Why should foreign firms bother when so many other locations are welcoming and supportive of foreign investors? Only a few types of firms appear willing to risk it. North Korea’s reserves of natural resources are attractive, and large Chinese firms have signed contracts that are effectively guaranteed by the flow of commodities. A second group of firms are those from countries that are unlikely to take a particularly close look at U.N. sanctions resolutions and lack the complex export and financial control mechanisms (for example, the Egyptian telecommunications firm Orascom, which helped build North Korea’s cellular network). Smaller, labor-intensive Chinese firms appear to be doing business, and some South Korean firms have invested in Kaesong, where they are effectively protected by insurance and a kind of mutual hostage game in which both sides are willing to leave the zone open.
But this excludes Japan, Russia, Western Europe, the United States, most South Korean firms, and a large swath of potential investment from other middle-income countries in the region such as Malaysia, Taiwan, or Thailand. The cast of residual characters raises other risks for the North Korean leadership, most notably whether it wants to be an economic colony of China.
In Shakespeare’s play Henry IV Part I, a prince claims that he can summon spirits from the “vasty deep,” to which a soldier retorts “Why, so can I, or so can any man; but will they come when you do call for them?” Put another way, economic reform and growth are not a function of hortatory statements and proclamations of grandiose intent. Reforms should ultimately elicit investment and effort. There is no evidence of a stampede to North Korea’s door.

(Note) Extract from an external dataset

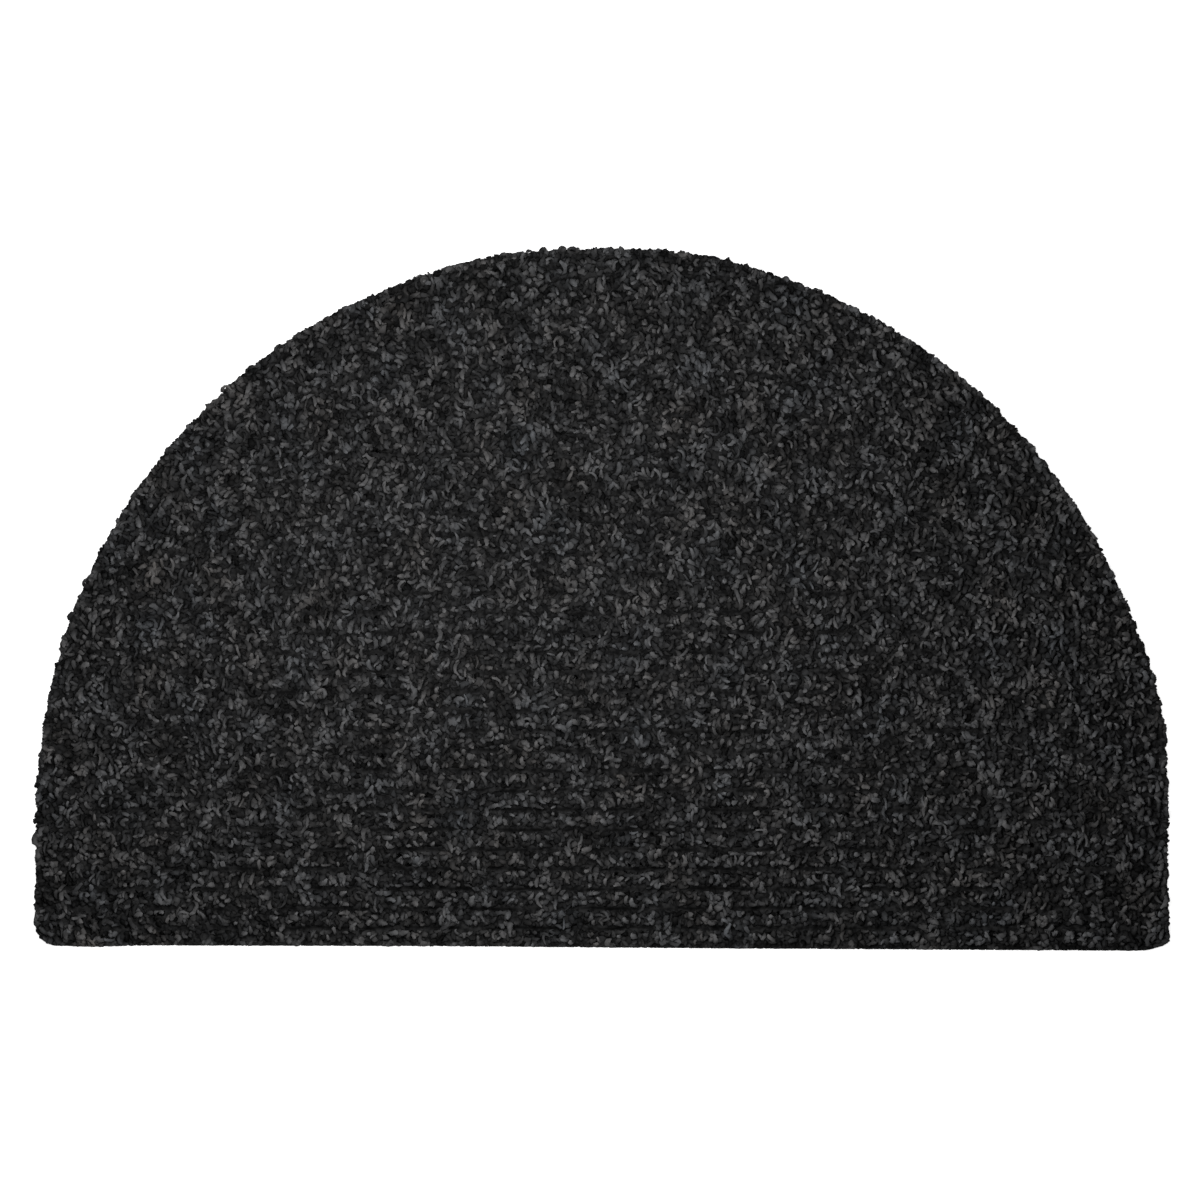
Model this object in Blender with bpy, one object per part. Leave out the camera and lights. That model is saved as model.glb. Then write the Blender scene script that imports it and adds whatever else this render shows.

North Korea does not need to become laissez-faire Hong Kong in order to prosper; it can undertake reforms with its own characteristics, as China did. Indeed, given how distorted the economy is, even modest reforms will yield gains. My fingers remain firmly crossed. But the regime does not seem to appreciate the contradiction in maintaining a huge, threatening military presence while at the same time seeking to assure market actors that the water is fine and they should dive in.